The energy efficiency story that’s easier to ignore than acknowledge
Independent testing from energy analysts in both the UK and US reveals something that should matter more than it does: air fryers use 50-70% less energy than electric ovens for reheating or cooking small portions. They also use noticeably less electricity than many microwaves when you account for real-world usage patterns—multiple heating cycles, wait times, partial loads.
That efficiency gap widens when you consider waste. A microwave heats unevenly because waves bounce around the chamber hoping to hit every corner of your food. Designers responded with rotating plates and confusing plastic covers and instructions to “stir halfway through.” An air fryer’s circulation is deliberate. Hot air hits every surface simultaneously from multiple angles. You end up with less food waste because leftovers actually taste good when reheated. In a time when grocery bills climb monthly, that matters more than a flashy wattage number on a box.
The rarely discussed gap between marketing and actual kitchen reality
Air fryer enthusiasm online often veers into the absurd—people claiming they’ve cooked entire roasted chickens, baked multi-layer cakes, or somehow prepared family meals for six simultaneously. The reality is more modest. The device excels at micro-meals and single-portion reheating, not replacing your entire cooking ecosystem. This mismatch between hype and actual capability has created a curious phenomenon where many people buy air fryers, use them constantly for specific tasks, and then stop talking about them online because the reality is less photogenic than the fantasy.
The genuine high-impact uses cluster around three categories: reheating leftovers at 160-170°C instead of turning them into cardboard, batch-roasting vegetables or chicken on Sunday for quick re-crisping throughout the week, and skipping oven preheat for anything that physically fits in the basket. These aren’t dramatic kitchen revolutions. They’re friction-reduction strategies that compound over weeks and months.

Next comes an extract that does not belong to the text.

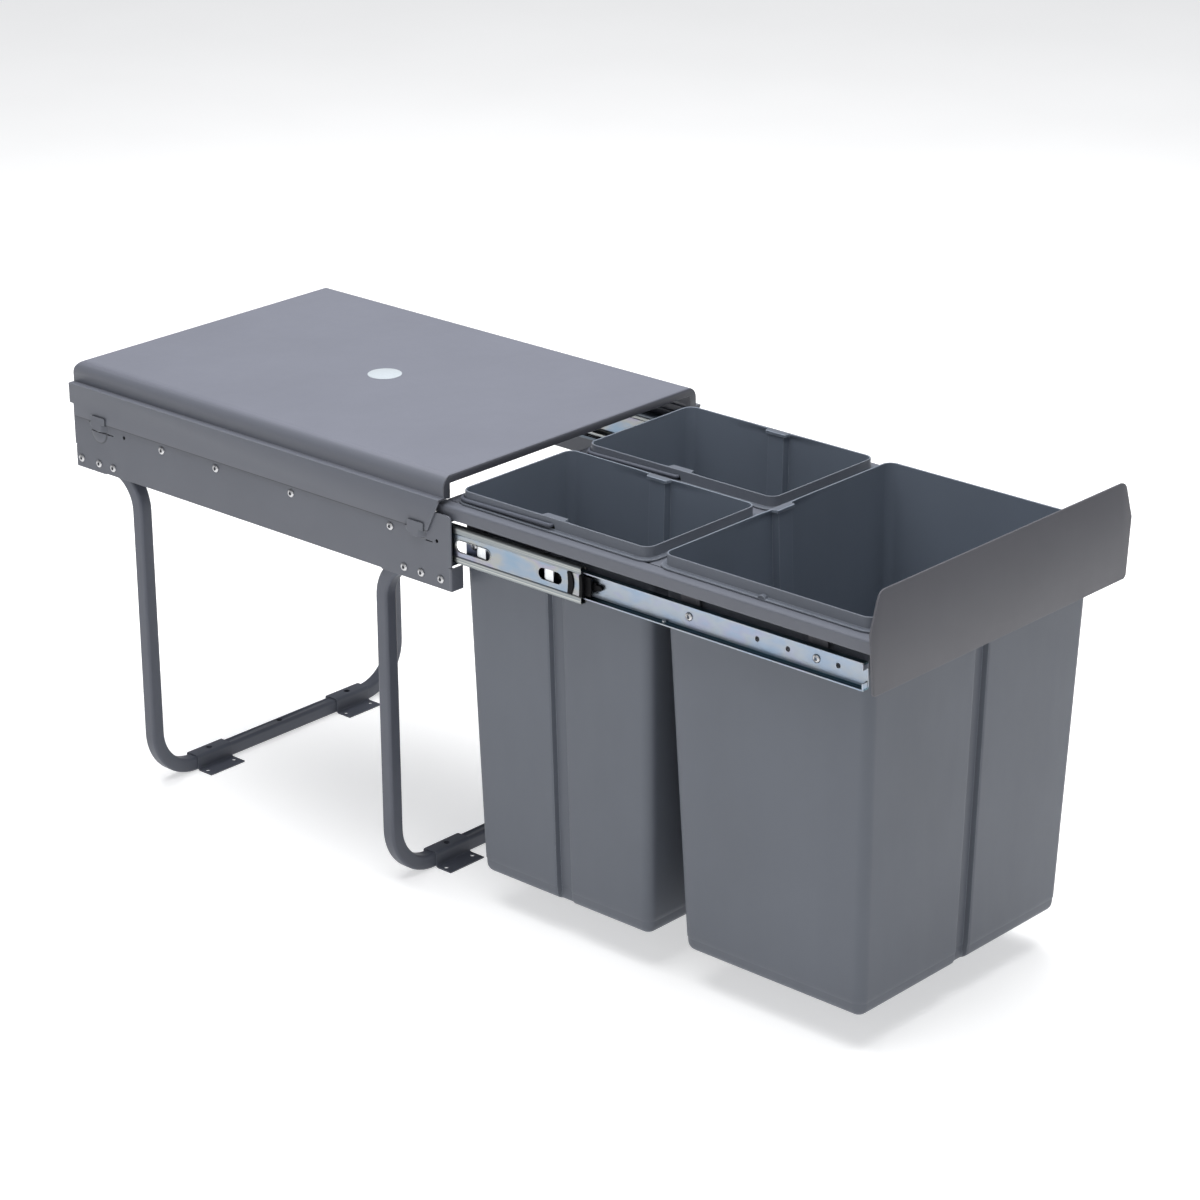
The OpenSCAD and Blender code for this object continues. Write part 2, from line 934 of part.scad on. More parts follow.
// outline of the panel: widest a little above its middle, with rounded corners
module front_panel() {
    low = [panel_low_x - panel_low_r, panel_low_z + panel_low_r];
    top = [panel_top_x - panel_top_r, panel_top_z - panel_top_r];
    lean_low = atan((panel_wide_x - panel_low_x) / (panel_wide_z - low[1]));
    lean_top = atan((panel_wide_x - panel_top_x) / (top[1] - panel_wide_z));
    right = concat(arc_points(low, panel_low_r, -90, -lean_low), [[panel_wide_x, panel_wide_z]],
        arc_points(top, panel_top_r, lean_top, 90));
    color("#686970")
        along_y(panel_front_y, tray_front_y)
            polygon(concat(right, [for (i = [len(right) - 1 : -1 : 0]) [-right[i][0], right[i][1]]]));
}

// Bins

// drafted block: size w0 by d0 at z0 grows to w1 by d1 at z1
module taper(w0, d0, w1, d1, r0, r1, z0, z1) {
    hull() {
        translate([0, 0, z0])
            linear_extrude(thin)
                round_rect(w0, d0, r0, $fn = 32);
        translate([0, 0, z1 - thin])
            linear_extrude(thin)
                round_rect(w1, d1, r1, $fn = 32);
    }
}

// rounded foot under a drafted block: size w by d at its top
module rounded_foot(w, d, r, z0, h) {
    hull()
        for (i = [0 : len(foot_in) - 1])
            translate([0, 0, z0 + foot_up[i] * (h - thin)])
                linear_extrude(thin)
                    round_rect(w - 2 * foot_in[i], d - 2 * foot_in[i], r - foot_in[i] / 2, $fn = 32);
}

// strip across the two walls that carry the ribs, w wide
module rib_zone(across, w, z0, z1) {
    translate([across ? -frame_w / 2 : -w / 2, across ? -w / 2 : -frame_w / 2, z0])
        cube([across ? frame_w : w, across ? w : frame_w, z1 - z0]);
}

// open bin with its middle at x = 0, y = 0: rim size w by d, draft dx and dy a side
// the ribs stand in the middle of the two end walls, or of the side walls where across is true
module bin(w, d, dx, dy, across) {
    band_z = bin_low_z + foot_band_h;
    k = foot_band_h / (bin_seat_z - bin_low_z);
    band_w = w - 2 * dx * (1 - k);
    band_d = d - 2 * dy * (1 - k);
    in_r = bin_r - bin_wall;
    rib_x = across ? rib_d : 0;
    rib_y = across ? 0 : rib_d;
    wall_x = 2 * (bin_wall + rib_x);
    wall_y = 2 * (bin_wall + rib_y);
    difference() {
        union() {
            difference() {
                union() {
                    rounded_foot(band_w, band_d, bin_r, bin_low_z, foot_band_h);
                    taper(band_w, band_d, w, d, bin_r, bin_r, band_z - thin, bin_seat_z + thin);
                }
                // grooves down the outside
                difference() {
                    rib_zone(across, groove_w, bin_low_z - cut, bin_seat_z - groove_top);
                    taper(band_w - 2 * rib_x, band_d - 2 * rib_y, w - 2 * rib_x, d - 2 * rib_y,
                        bin_r, bin_r, bin_low_z - 2 * cut, bin_seat_z);
                }
            }
            // flange on the tray and the collar above it
            translate([0, 0, bin_seat_z])
                linear_extrude(flange_t)
                    round_rect(w + 2 * flange_w, d + 2 * flange_w, bin_r + flange_w);
            translate([0, 0, flange_top_z - thin])
                linear_extrude(bin_rim_z - flange_top_z + thin)
                    round_rect(w, d, bin_r);
        }
        // inside, less the two ribs
        difference() {
            union() {
                rounded_foot(band_w - 2 * bin_wall, band_d - 2 * bin_wall, in_r, bin_low_z + bin_wall,
                    foot_band_h - bin_wall);
                taper(band_w - 2 * bin_wall, band_d - 2 * bin_wall, w - 2 * bin_wall, d - 2 * bin_wall,
                    in_r, in_r, band_z - 2 * thin, bin_seat_z);
                translate([0, 0, bin_seat_z - thin])
                    linear_extrude(bin_rim_z - bin_seat_z + cut)
                        round_rect(w - 2 * bin_wall, d - 2 * bin_wall, in_r);
            }
            difference() {
                rib_zone(across, rib_w, bin_low_z - cut, bin_rim_z + 2 * cut);
                taper(band_w - wall_x, band_d - wall_y, w - wall_x, d - wall_y, in_r, in_r,
                    bin_low_z, bin_rim_z + 3 * cut);
            }
        }
        // pivot holes for the handle
        for (s = [-1, 1])
            translate([across ? s * (w / 2 - pin_depth / 2) : 0, across ? 0 : s * (d / 2 - pin_depth / 2),
                    pivot_z])
                rotate([0, 90, across ? 0 : 90])
                    cylinder(h = pin_depth + 2 * gap + cut, r = wire_r + pin_play, center = true);
    }
}

module large_bin() {
    color("#6C7079")
        translate([0, large_y, 0]) {
            bin(2 * collar_x, large_bin_d, large_draft_x, large_draft_y, across = false);
            // half round nubs that the handle comes to rest on
            for (s = [-1, 1])
                intersection() {
                    translate([s * (collar_x + flange_w / 2), 0, flange_top_z])
                        rotate([0, 90, 0])
                            cylinder(h = flange_w, r = nub_r, center = true);
                    translate([-2 * collar_x, -nub_r, bin_seat_z + flange_t / 2])
                        cube([4 * collar_x, 2 * nub_r, 2 * nub_r]);
                }
        }
}

module small_bin_left() {
    color("#6C7079")
        translate([-small_x, small_y, 0])
            bin(small_w, small_bin_d, small_draft_x, small_draft_y, across = true);
}

module small_bin_right() {
    color("#6C7079")
        translate([small_x, small_y, 0])
            bin(small_w, small_bin_d, small_draft_x, small_draft_y, across = true);
}

// wire handle lying flat: pivot axis along X through the origin, bow towards +Y
module handle(span, reach) {
    half = span / 2;
    r = handle_corner_r;
    b = wire_bend_r;
    wire_in = wire_off + pin_depth - 0.5;
    for (s = [-1, 1]) {
        translate([s * half, b, 0])
            rotate([-90, 0, 0])
                cylinder(h = reach - r - b, r = wire_r);
        translate([s * (half - b), b, 0])
            rotate([0, 0, s > 0 ? 270 : 180])
                rotate_extrude(angle = 90)
                    translate([b, 0])
                        circle(wire_r);
        translate([s * (half - b) - (s > 0 ? wire_in - b : 0), 0, 0])
            rotate([0, 90, 0])
                cylinder(h = wire_in - b, r = wire_r);
        translate([s * (half - r), reach - r, 0])
            rotate([0, 0, s > 0 ? 0 : 90])
                rotate_extrude(angle = 90)
                    translate([r, 0])
                        circle(wire_r);
    }
    translate([-half + r, reach, 0])
        rotate([0, 90, 0])
            cylinder(h = span - 2 * r, r = wire_r);
}

module large_handle() {
    color("#4C5058")
        translate([0, large_y, pivot_z])
            rotate([0, 0, -90])
                rotate([large_handle_lift, 0, 0])
                    handle(large_span, large_reach);
}

module small_handle_left() {
    color("#4C5058")
        translate([-small_x, small_y, pivot_z])
            rotate([-small_handle_drop, 0, 0])
                handle(small_span, small_reach);
}

module small_handle_right() {
    color("#4C5058")
        translate([small_x, small_y, pivot_z])
            rotate([-small_handle_drop, 0, 0])
                handle(small_span, small_reach);
}

// Cover

module cover_section(t) {
    r = cover_bend_r - t;
    top = cover_top_z - t;
    x = cover_wall_x - t;
    translate([-x, ledge_z - cut])
        square([2 * x, top - r - ledge_z + cut]);
    translate([-x + r, ledge_z - cut])
        square([2 * (x - r), top - ledge_z + cut]);
    for (s = [-1, 1])
        translate([s * (x - r), top - r])
            circle(r);
}

module cover_side_view(t) {
    front = cover_front_y + t;
    rear = cover_rear_y - t;
    top = cover_top_z - t;
    rf = cover_front_r - t;
    rr = cover_rear_r - t;
    translate([front, 0])
        square([rear - front, top - rr]);
    translate([front + rf, 0])
        square([rear - rr - front - rf, top]);
    translate([front, 0])
        square([rf, top - rf]);
    translate([front + rf, top - rf])
        circle(rf);
    translate([rear - rr, top - rr])
        circle(rr);
}

module cover_block(t) {
    intersection() {
        along_y(cover_front_y - cut, cover_rear_y + cut)
            cover_section(t);
        along_x(-cover_wall_x - cut, cover_wall_x + cut)
            cover_side_view(t);
    }
}

module cover_skirt_view() {
    polygon([[cover_front_y, ledge_z], [cover_front_y, ledge_z - cover_t],
        [skirt_back_y, skirt_low_z], [tail_y, skirt_low_z], [tail_y, tail_z],
        [cover_rear_y, tail_z], [cover_rear_y, ledge_z]]);
}

module cover() {
    color("#9496A2") {
        difference() {
            cover_block(0);
            cover_block(cover_t);
            // the front and rear ends keep a turned-in lip all round
            translate([-cover_wall_x + cover_lip, cover_front_y - cut, ledge_z - 2 * cut])
                cube([2 * (cover_wall_x - cover_lip), cover_rear_y - cover_front_y + 2 * cut,
                    cover_top_z - cover_lip - ledge_z + 2 * cut]);
            translate([-cover_wall_x - cut, cover_front_y - cut, ledge_z - cover_bend_r])
                cube([2 * (cover_wall_x + cut), cover_rear_y - cover_front_y + 2 * cut,
                    cover_bend_r - cover_t]);
        }
        for (s = [0, 1])
            mirror([s, 0, 0]) {
                along_x(-skirt_out_x, -skirt_out_x + cover_t)
                    cover_skirt_view();
                translate([-skirt_out_x, cover_front_y, ledge_z - cover_t])
                    cube([skirt_out_x - cover_wall_x + cover_t, cover_rear_y - cover_front_y,
                        cover_t]);
            }
    }
}

module cover_sticker() {
    color("#E4E7EA")
        translate([0, plate_mid_y + 2, cover_top_z])
            cylinder(h = sticker_t, r = sticker_r);
}

side_plate_left();
side_plate_right();
rear_leg();
front_leg();
foot_rear_left();
foot_rear_right();
foot_front_left();
foot_front_right();
outer_slide_left();
outer_slide_right();
slide_rivets_left();
slide_rivets_right();
leg_rivets_left();
leg_rivets_right();
cover();
cover_sticker();
middle_slide_left();
middle_slide_right();
slide_bumper_left();
slide_bumper_right();
outer_cage_left();
outer_cage_right();
outer_balls_left();
outer_balls_right();
inner_cage_left();
inner_cage_right();
inner_balls_left();
inner_balls_right();
tray_rail_left();
tray_rail_right();
tray_front_bar();
tray_rear_bar();
tray_cross_bar();
tray_centre_bar();
slide_lugs_left();
slide_lugs_right();
inner_slide_left();
inner_slide_right();
lug_rivets_left();
lug_rivets_right();
front_panel();
release_lever_left();
release_lever_right();
large_bin();
small_bin_left();
small_bin_right();
large_handle();
small_handle_left();
small_handle_right();
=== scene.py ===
# %% [markdown]
# # Pull out bin frame
#
# A waste bin unit for a kitchen cabinet: two bent tube legs carry side plates and a cover,
# and a tray with three lift-out bins runs forward on ball slides.
#
# The CAD frame gives every size. This script adds the surfaces: moulded bins with ribs and
# a rolled rim, powder coated sheet, zinc plated slides, rivets and black plastic stops.
# X is across, -Y is the pull-out direction, Z is up. Blender counts in metres, so a shape is
# worked out in millimetres and scaled once, where its mesh is made.

import math

import bmesh
import bpy
import numpy as np
from mathutils import Matrix, Vector


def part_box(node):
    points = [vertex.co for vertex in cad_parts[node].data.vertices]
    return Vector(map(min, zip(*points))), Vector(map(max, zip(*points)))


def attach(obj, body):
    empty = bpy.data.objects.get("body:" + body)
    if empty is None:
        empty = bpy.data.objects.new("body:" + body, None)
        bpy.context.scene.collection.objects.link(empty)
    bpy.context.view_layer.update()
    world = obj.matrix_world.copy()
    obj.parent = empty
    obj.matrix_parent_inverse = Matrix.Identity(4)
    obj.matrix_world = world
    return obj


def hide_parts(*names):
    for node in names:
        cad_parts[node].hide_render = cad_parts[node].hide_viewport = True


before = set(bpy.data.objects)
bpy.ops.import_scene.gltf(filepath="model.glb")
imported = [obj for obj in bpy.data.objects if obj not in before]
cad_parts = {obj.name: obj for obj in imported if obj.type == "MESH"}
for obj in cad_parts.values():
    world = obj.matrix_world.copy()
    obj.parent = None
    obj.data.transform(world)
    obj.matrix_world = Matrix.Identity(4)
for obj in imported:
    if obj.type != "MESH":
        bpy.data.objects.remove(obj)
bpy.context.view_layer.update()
MM = 0.001

# %% [markdown]
# ## Node helpers
#
# Each material is one node tree. `Nodes` keeps the wiring short: `add` makes a node and
# `wire` joins an output to an input. Patterns use object coordinates, so they sit still on
# the piece, and their scale is in waves per metre.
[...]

Most people who abandon their microwave don’t do so dramatically. They simply stop reaching for it first. The air fryer ends up slightly closer to their dominant hand. One device gradually becomes the default while the other becomes the backup, then becomes invisible. The emotional shift matters more than the practical one: an air fryer feels like a tool for actual cooking, not emergency reheating. That psychology is subtle, powerful, and rarely discussed in product comparisons.
The counterintuitive kitchen design trend emerging right now
Architectural trends hint at something deeper about where this is heading. Modern kitchen renovations and new construction increasingly tuck microwaves into lower cabinets or integrate them into walls while giving air fryers prime countertop real estate near preparation areas. Interior designers aren’t following microwave instruction manuals; they’re responding to how people actually live now versus how they lived when microwaves were first normalized.
This spatial rearrangement reflects a genuine shift in status. The microwave was revolutionary in its time—it represented speed and modernity and freedom from constant stovetop attention. Now that narrative has transferred. The air fryer, despite being essentially a expensive toaster oven redesigned by marketing, feels like progress to a generation tired of compromising on food quality for convenience.
The real question being answered in kitchens worldwide isn’t whether an air fryer can replace a microwave—it clearly can for most daily tasks. The actual question is whether we were ever really satisfied with microwave food, or whether we simply accepted it because the alternative involved cleaning the actual oven. Now that there’s a third option, a middle ground between speed and quality, millions of people are making a choice that suggests the microwave wasn’t solving a problem we loved. It was solving one we tolerated.